Here is the story from the Egyptian side: As the Egyptians advanced toward Israel, they suddenly saw masses of Israeli soldiers. They were sure they were falling into a trap from which they wouldn’t come out alive. They did not understand where all these soldiers came from. Out of fear and anxiety they decided to surrender.
I am the pilot. I saw from above the balance of power. I knew that there is a God in heaven, that he guards us with all his angels. Thanks to his defence and intervention we were able to win the difficult and bloody war."
The formerly unbelieving pilot who gave the testimony became an observant and God-fearing believer after the miracle he saw that day.

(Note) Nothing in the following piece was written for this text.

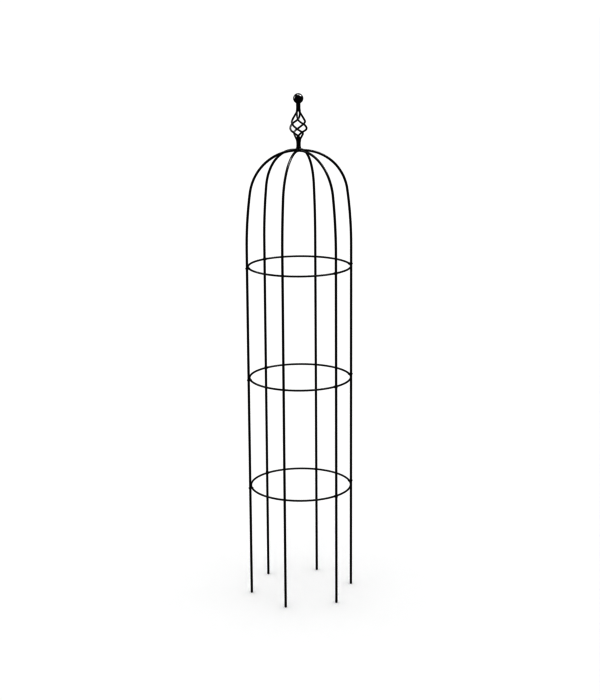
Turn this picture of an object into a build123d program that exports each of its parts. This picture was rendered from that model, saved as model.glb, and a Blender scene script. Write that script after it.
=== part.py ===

Do not keep silent, O God! Do not hold Your peace, And do not be still, O God! For behold, Your enemies make a tumult; And those who hate You have lifted up their head. They have taken crafty counsel against Your people, And consulted together against Your sheltered ones. They have said, “Come, and let us cut them off from being a nation, That the name of Israel may be remembered no more.” For they have consulted together with one consent; They form a confederacy against You“
Psalms 83:1-5
Israel is surrounded by enemies. Our existence is a testimony for God’s wonders and miracles since the creation, an everlasting covenant He made with Abraham and our forefathers. Let the Lord continue to fight for us.
May we always remember times of tragedy, so that we may honor those who died and ensure that the evil of war does not repeat itself.